Graziana Pentich
pittrice, poetessa e scrittrice italiana (1920-2013)
Graziana Pentich (1920 – 2013), pittrice, scrittrice e poetessa italiana.
Citazioni su Graziana Pentich
modifica- [Lettera a Graziana Pentich del 18 marzo 1985] Cara Graziana, la tua lettera dell'Epifania mi ha portato una ventata di ricordi. I miei ricordi di Alfonso [Gatto] sono soprattutto del 1946-47, Milano, Genova, forse Venezia ma soprattutto i mesi che avete passato a Torino, in quella camera d'affitto di via Garibaldi, ricordi di Alfonso e te insieme, noi tre che camminiamo ore e ore per quelle tristi vie discutendo, Alfonso a sopracciglio alzato gridando le sue invettive... Poi anche Roma, 1948, 1949... [...] Le amicizie sono sempre legate sopratutto a una stagione della vita e la nostra a quei nostri anni di miseria del dopoguerra, i cui ricordi restano folti e vivi sebbene sospesi in una nuvola quasi intemporale, come ricordi d'infanzia. (Italo Calvino)
- Si è tenuta a Pavia, nella Sala dell'Annunciata, la mostra "I colori della storia: Alfonso Gatto, poesia e pittura", curata sapientemente da Anna Modena.

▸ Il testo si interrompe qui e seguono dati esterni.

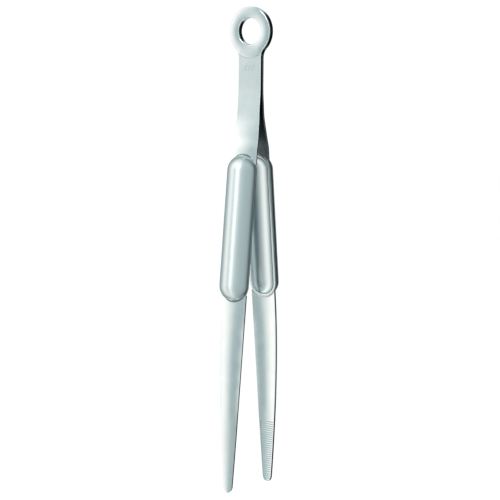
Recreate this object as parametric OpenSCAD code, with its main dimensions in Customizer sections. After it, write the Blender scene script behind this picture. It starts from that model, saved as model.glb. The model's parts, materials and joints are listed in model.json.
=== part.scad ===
// Spring loaded kitchen tongs: two sprung arms of sheet steel on one hanging ring.
// Origin at the centre of the ring's bore, +Z up, tips down.
// The arms open along X (front arm at -X) and their width runs along Y.

/* [Overall] */
// Length from the top of the ring to the tips
overall_len = 310; // [280:1:340]
// Lean of each grip away from the middle plane, degrees
lean = 6.1; // [5.5:0.1:6.8]
// Lean of each jaw at its tip, degrees
tip_lean = 1; // [0:0.1:2]

/* [Hanging ring] */
// Outer diameter of the ring
ring_d = 31; // [28:0.5:33]
// Diameter of the bore that hangs on a hook or rail
ring_hole_d = 17; // [14:0.5:20]
// Thickness of the ring
ring_t = 4.5; // [4.2:0.1:5.5]
// Radius of the ring's rounded rims
ring_round = 0.9; // [0.4:0.1:1.2]
// Radius of the arc where the ring's thick shoulder ends
shoulder_r = 17; // [16.8:0.1:18.5]
// Radius of the hollow fillets between ring and neck
shoulder_fillet = 8; // [6:0.5:12]

/* [Neck] */
// Width of the neck
neck_w = 17; // [14:0.5:19]
// Thickness of the ring's tang between the two leaves
tang_t = 1.1; // [0.8:0.1:1.6]
// Margin of the tang inside the neck's edges
tang_margin = 1; // [0.5:0.5:2.5]
// Distance from the ring's centre to where the leaves part
part_drop = 35; // [32:0.5:40]
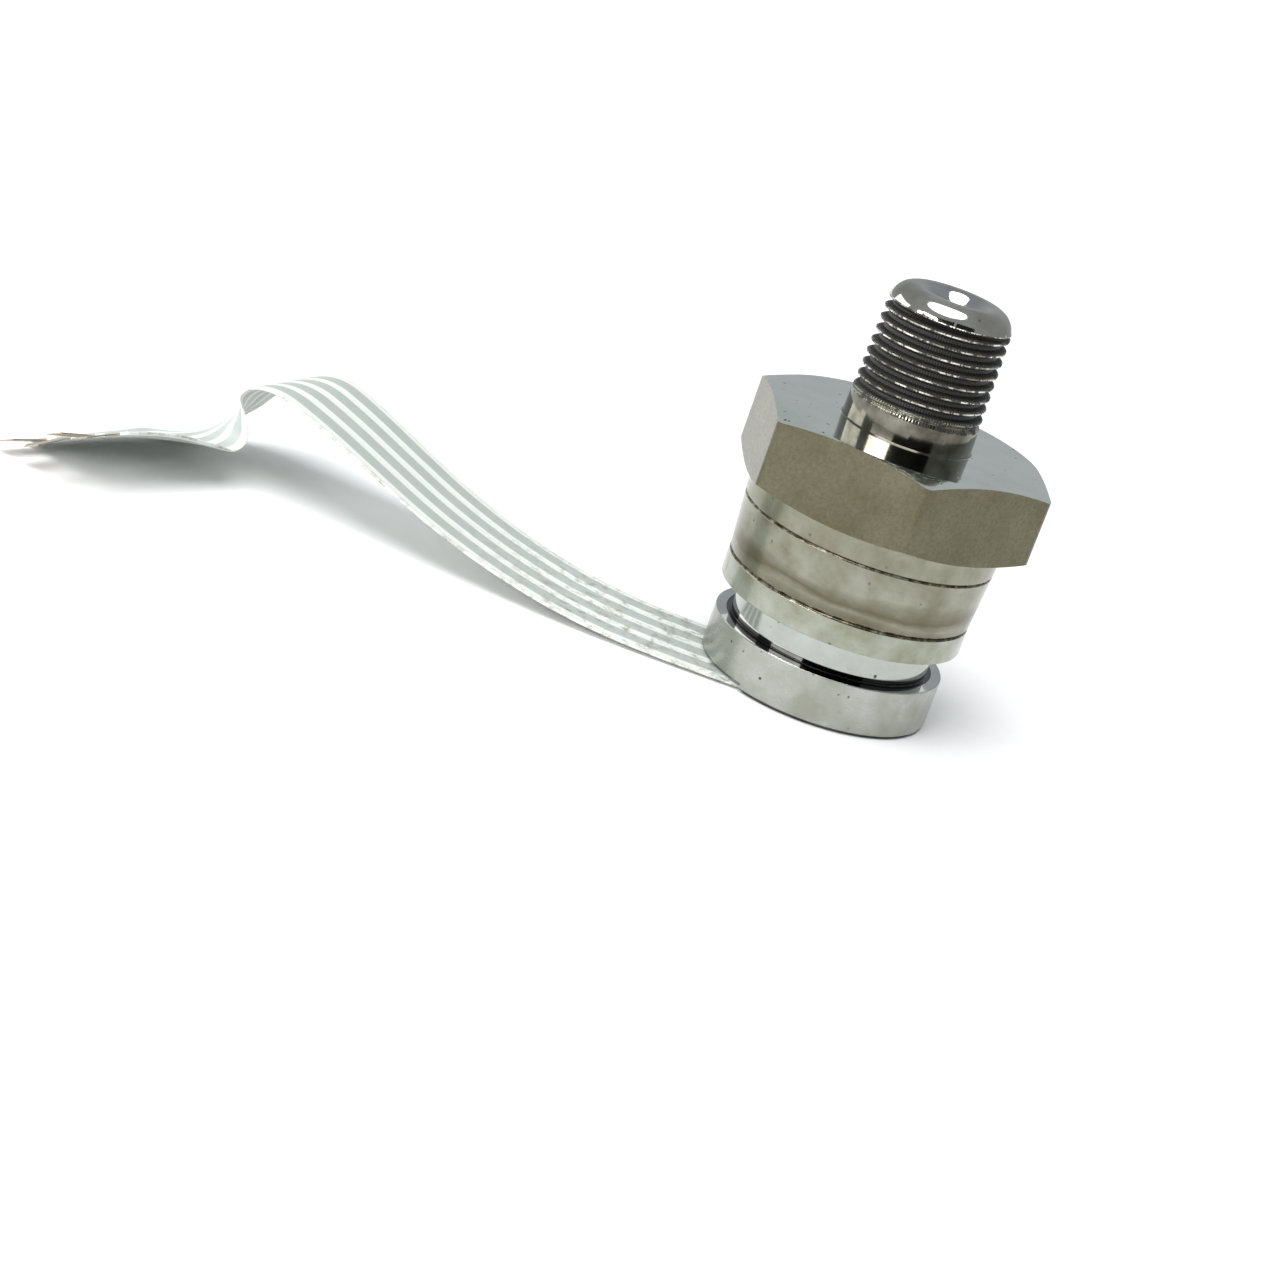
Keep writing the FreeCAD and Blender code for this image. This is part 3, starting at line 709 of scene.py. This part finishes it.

L'esposizione ha offerto al pubblico immagini e documenti messi a disposizione dalla compagna del poeta campano, Graziana Pentich. La mostra, e l'elegante volume edito da Vanni Scheiwiller, che ne è spunto, catalogo e sintesi, narrano tredici anni di una vita e di un amore che si intuiscono lacerati e regali, addirittura oltraggiosi nella loro ricerca dell'assoluto. Come tanti, si dirà. Certo, ma questa storia ha qualcosa di più tragico e necessario insieme, che brevi cenni biografici basteranno a illuminare.
- Alfonso Gatto e Graziana Pentich si incontrano nel dopoguerra, lei pittrice triestina, lui già noto e inquieto poeta dai vasti orizzonti: passano insieme vent'anni, «sempre in piedi sul ciglio di un abisso, ma col coraggio noncurante e divertito degli equilibristi». Hanno un figlio, Leone, «bello e prodigioso, forte e cattivo, delicato, come è la vita, come deve essere». Gatto muore in un incidente stradale nel '76, il figlio si uccide tre mesi dopo. Per dieci anni, Graziana Pentich si vieta anche solo il recupero mentale di un passato irripetibile e miracoloso, rifiutando ostinatamente la consolazione della memoria. Ma poi le si impone l'esigenza di un risucchio dal nulla e di una comunicazione illuminante agli altri della sua esperienza: «I buoni, i cari gesti della vita resistevano intatti in quegli sparsi disegni e dipinti ritrovati: ogni figura rimossa dal buio e dal disordine alla luce chiamava a sé altre figure, moltiplicava i gesti, le voci, i passi perduti...».
- Il volume si apre con lo schizzo di alcuni nomi preparati per il bambino che sta per nascere. Tra essi campeggia, perentorio nel suo stampatello, quello poi effettivamente scelto di Leone, «un nome che avrebbe arricchito di felinità il cognome Gatto». Dopo 280 pagine, il libro si chiude su un ritratto della madre fatto dal figlio dodicenne. In mezzo, riproduzioni di circa trecento disegni, acquerelli, ritratti, poesie, lettere, che stordiscono il lettore quasi con una continua febbre, lo emozionano come la rivelazione di un incanto che si sa destinato a spezzarsi. L'artista che ricompone e cuce gli strappi, che tenta di raggiungere nell’appagamento dei colori un lembo di serenità è lei, Graziana Pentich; e i suoi dipinti sono densi, pieni, sicuri di un bene che si conosce sicuro: orgogliosi della bellezza del figlio, carichi di stupore verso le cose e i colori della vita.